In the midst of such anxieties, Godoy heard a public rumor that Bonaparte had sold Louisiana to the United States; and he felt it as the death-knell of the Spanish empire. Between the energy of the American democracy and the violence of Napoleon whom no oath bound, Spain could hope for no escape. From New Orleans to Vera Cruz was but a step; from Bayonne to Cadiz a winter campaign of some five or six hundred miles. Yet Godoy would probably have risked everything, and would have thrown Spain into England’s hands, had he been able to control the King and Queen, over whom Bonaparte exercised the influence of a master. On learning the sale of Louisiana, the Spanish government used language almost equivalent to a rupture with France. The Spanish minister at Paris was ordered to remonstrate in the strongest terms against the step which the First Consul had taken behind the back of the King his ally.[51]
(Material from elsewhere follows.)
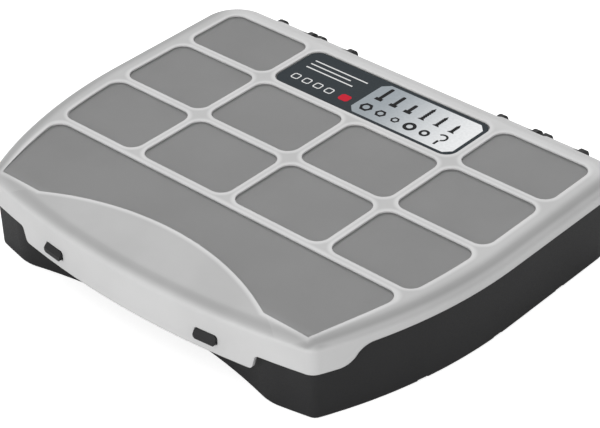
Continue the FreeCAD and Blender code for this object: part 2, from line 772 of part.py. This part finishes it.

“This alienation,” wrote the Chevalier d’Azara to Talleyrand, “not only deranges from top to bottom the whole colonial system of Spain, and even of Europe, but is directly opposed to the compacts and formal stipulations agreed upon between France and Spain, and to the terms of the cession in the treaty of Tuscany; and the King my master brought himself to give up the colony only on condition that it should at no time, under no pretext, and in no manner, be alienated or ceded to any other Power.”
Then, after reciting the words of Gouvion St.-Cyr’s pledge, the note continued:—
“It is impossible to conceive more frankness or loyalty than the King has put into his conduct toward France throughout this affair. His Majesty had therefore the right to expect as much on the part of his ally, but unhappily finds himself deceived in his hopes by the sale of the said colony. Yet trusting always in the straightforwardness and justice of the First Consul, he has ordered me to make this representation, and to protest against the alienation, hoping that it will be revoked, as manifestly contrary to the treaties and to the most solemn anterior promises.”